Me habló de algo más importante: su fascinación por la posibilidad, más cierta que nunca, de jugar con los tiempos de la realidad y de la ficción. ¿Llegará el día en que surja un mundo fingido, pero tangible para nuestros sentidos, que nos aleje cada vez más del presente tal como lo percibimos hoy y nos permita vivir otros presentes en un hiperespacio de mil dimensiones?
Los ingenuos dirán que semejante experiencia ya se da en los libros desde hace siglos. Podrán decir misa, y en latín, pues el autoengaño es una dulce ilusión. Gabo reconocía que, en un futuro no muy lejano, habría libros etéreos, en los que realmente podríamos escribir nuestra propia aventura a la potencia n.
En otra ocasión, café colombiano de por medio, le hablé de un cuento suyo que Monterroso nos había invitado leer a los becarios del INBA. “La otra costilla de la muerte” es el título de este cuento onírico, francamente surrealista, publicado por primera vez en el diario El Espectador de Bogotá, en 1948, y más tarde incluido en el volumen Ojos de perro azul; cuenta la historia de un hombre que divaga y sueña, hasta que comprende que lo único que ha estado haciendo es tratar de evadir, en vano, la muerte.
Gabo supo desde un primer momento que conocer experiencias mentales similares de primera mano, inventar diálogos jamás vistos entre la máquina y el humano, llevar a cabo ejercicios de divagación y ensueño, como lo había hecho en sus primeros cuentos, ahora en un entorno inédito, improvisando conforme la trama y el ritmo lo fueran exigiendo, era algo que no iba a dejar pasar.
Me consta que durante años escritores, artistas, incluso investigadores de ciencia, desdeñaron esta herramienta, hasta que no les quedó más remedio que subirse a la ola digital. Pero esto es anecdótico. La búsqueda de Gabo fue más allá.
Al igual que en el relato mencionado, las maldiciones heredadas del modo convencional de crear se estaban difuminando gracias al bálsamo tecnológico. “¡Jacob se había libertado irremediablemente de sus tobillos!”, escribe. No se piense que García Márquez era un panegirista de lo novedoso, simplemente vio una enorme oportunidad de potenciar su narrativa cortando los tobillos del viejo modo de escribir.

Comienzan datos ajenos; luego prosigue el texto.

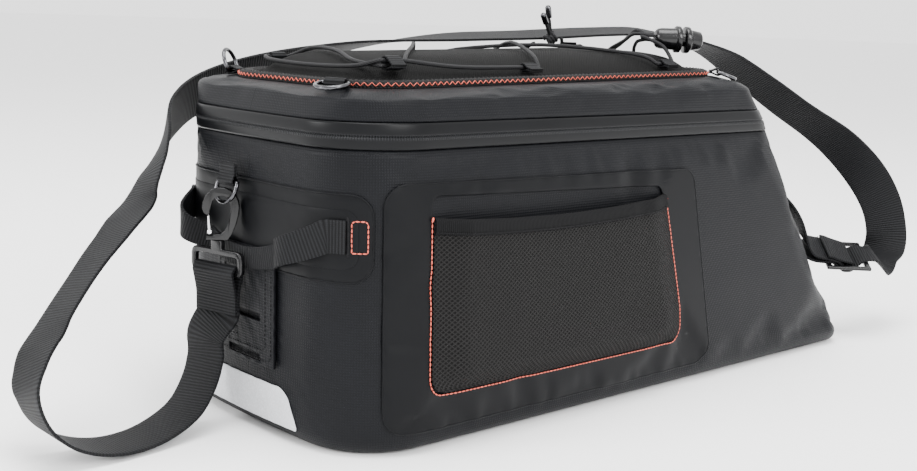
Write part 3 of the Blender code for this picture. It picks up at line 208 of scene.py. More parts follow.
# The strap's way round the bag: shares of length, width and height, its width's heading, tilt
STRAP_ROUTE = (
    (-0.549, 0.086, 0.2546, 98, 0),
    (-0.551, 0.080, 0.1935, 96, 0),
    (-0.563, 0.070, 0.1222, 94, 0),
    (-0.590, 0.050, 0.0570, 92, 0),
    (-0.640, 0.020, 0.0204, 90, 0),
    (-0.692, 0.005, 0.0173, 90, 0),
    (-0.738, 0.005, 0.0489, 90, 0),
    (-0.769, 0.010, 0.1120, 90, 0),
    (-0.779, 0.030, 0.1935, 88, 0),
    (-0.764, 0.070, 0.2648, 86, 0),
    (-0.735, 0.125, 0.3259, 84, 0),
    (-0.706, 0.155, 0.3972, 82, 0),
    (-0.672, 0.180, 0.4787, 82, 0),
    (-0.632, 0.225, 0.5500, 84, 0),
    (-0.591, 0.295, 0.6121, 84, 0),
    (-0.567, 0.322, 0.6936, 78, -4),
    (-0.542, 0.374, 0.7598, 70, -18),
    (-0.510, 0.457, 0.8240, 58, -42),
    (-0.460, 0.530, 0.8820, 62, -55),
    (-0.397, 0.545, 0.9309, 82, -58),
    (-0.314, 0.524, 0.9849, 88, -42),
    (-0.226, 0.452, 1.0450, 90, -15),
    (-0.087, 0.350, 1.0817, 92, 4),
    (0.056, 0.289, 1.0980, 92, 7),
    (0.205, 0.230, 1.1183, 92, 7),
    (0.300, 0.160, 1.1183, 93, 7),
    (0.379, 0.050, 1.0572, 96, 4),
    (0.437, -0.052, 0.9605, 102, 0),
    (0.500, -0.150, 0.8474, 110, 0),
    (0.573, -0.250, 0.7282, 120, 0),
    (0.628, -0.320, 0.6009, 128, 0),
    (0.655, -0.372, 0.4787, 134, 0),
    (0.661, -0.400, 0.3667, 132, 0),
    (0.650, -0.410, 0.2954, 112, 0),
    (0.618, -0.425, 0.2669, 78, 6),
    (0.598, -0.450, 0.2700, 62, 10),
)
SLIDER_PLACE = (0.514, -0.423, 0.3056)
SLIDER_LINE = (-0.740, 0.672, 0.02)
SLIDER_ACROSS = (0.63, 0.70, 0.36)
STRAP_GATHER = 0.42
RETURN_SAG = 0.010

# Tabs that hold the bungee: shares of length and width, way out in degrees, strands
BUNGEE_TABS = (
    ("rear_near", -0.397, -0.284, -90, 2),
    ("rear_far", -0.397, 0.284, 90, 1),
    ("near", -0.184, -0.305, -90, 1),
    ("far", -0.150, 0.305, 90, 1),
    ("far_knot", 0.013, 0.305, 90, 1),
    ("front_near", 0.084, -0.305, -90, 1),
    ("front_far", 0.138, 0.264, 45, 2),
)

# The bungee's routes: shares and metres above the top, or (tab, way through it, level in it)
BUNGEE_NET = (
    (0.0450, 0.225, 0.0075),
    ("far_knot", -1, 0),
    (-0.0260, 0.255, 0.0050),
    (-0.0900, 0.010, 0.0062),
    (-0.1500, -0.235, 0.0050),
    ("near", 1, 0),
    (-0.3000, -0.300, 0.0060),
    ("rear_near", 1, 1),
    (-0.4290, -0.210, 0.0056),
    (-0.4310, 0.000, 0.0050),
    (-0.4290, 0.190, 0.0052),
    ("rear_far", 1, 0),
    (-0.3660, 0.200, 0.0046),
    (-0.3900, 0.000, 0.0046),
    (-0.4160, -0.170, 0.0046),
    ("rear_near", -1, -1),
    (-0.3460, -0.200, 0.0044),
    (-0.2700, 0.000, 0.0044),
    (-0.2200, 0.140, 0.0054),
    (-0.1860, 0.240, 0.0050),
    ("far", 1, 0),
    (-0.1050, 0.240, 0.0044),
    (-0.0300, 0.010, 0.0044),
    (0.0480, -0.240, 0.0044),
    ("front_near", -1, 0),
    (0.1100, -0.245, 0.0090),
    (0.1000, -0.190, 0.0112),
    (0.1000, -0.163, 0.0120),
)
BUNGEE_FAR = (
    (0.0740, 0.160, 0.0080),
    (0.0860, 0.185, 0.0062),
    (0.1000, 0.222, 0.0048),
    (0.1120, 0.266, 0.0082),
    ("front_far", 1, 1),
    (0.1550, 0.170, 0.0085),
    (0.1480, 0.060, 0.0110),
    (0.1240, -0.060, 0.0150),
    (0.1085, -0.115, 0.0165),
    (0.1070, -0.140, 0.0160),
)
BUNGEE_LOOP = (
    (0.1030, -0.148, 0.0140),
    (0.1020, -0.115, 0.0130),
    (0.1180, -0.050, 0.0105),
    (0.1340, 0.040, 0.0080),
    (0.1540, 0.165, 0.0054),
    ("front_far", -1, -1),
    (0.1215, 0.330, 0.0062),
    (0.1381, 0.348, 0.0060),
    (0.1530, 0.334, 0.0060),
    (0.1670, 0.297, 0.0060),
    (0.1720, 0.250, 0.0060),
    (0.1680, 0.150, 0.0060),
    (0.1621, 0.080, 0.0060),
    (0.1500, -0.020, 0.0048),
    (0.1280, -0.075, 0.0075),
    (0.1110, -0.122, 0.0092),
    (0.1100, -0.142, 0.0102),
)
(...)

Era momento de combatir la maldición de la línea paterna ejerciendo el periodismo con las herramientas de la ficción y viceversa. Para eso podíamos recurrir a las enseñanzas de William Faulkner potenciadas por una máquina que todo lo convierte en 1s y 0s.
Mi deformación de químico me llevó a hacer notar su gusto por los aromas pungentes. Gabo entrecerró los ojos, me miró, amenazante: “Es cierto”, dijo sonriendo, “me atraen las sustancias que provocan el sentido del olfato”.
Sin duda, el flujo de conciencia faulkneriano constituye otro paralelismo del naciente mundo digital con los universos literarios donde los personajes son esclavos del autor, quien entra y sale sin pudor de sus cabezas.
Gabo estuvo de acuerdo en que cuentos como “Crónica de una muerte anunciada”, de hecho, la novela Cien años de soledad, fueron “actos premonitorios, desconcertantes”. Un día, en casa de Tito, nos contó cómo se le prendió el foco luego de reconsiderar lo que había de bueno en Las palmeras salvajes. Echó a la basura un montón de cuartillas y empezó de nuevo.
Le hablé de lazos, de vínculos que habrían de crearse en un nuevo mundo, un mundo valiente, decidido a generar una mente universal.
“¡Las cosas ya no deben entenderse como antes!”, exclamó él, en el momento en que se lanzó a surfear sobre las aguas del océano digital, “¡desde este instante hay que aplicar la lógica del pretzel, el lazo retorcido que se manduca!”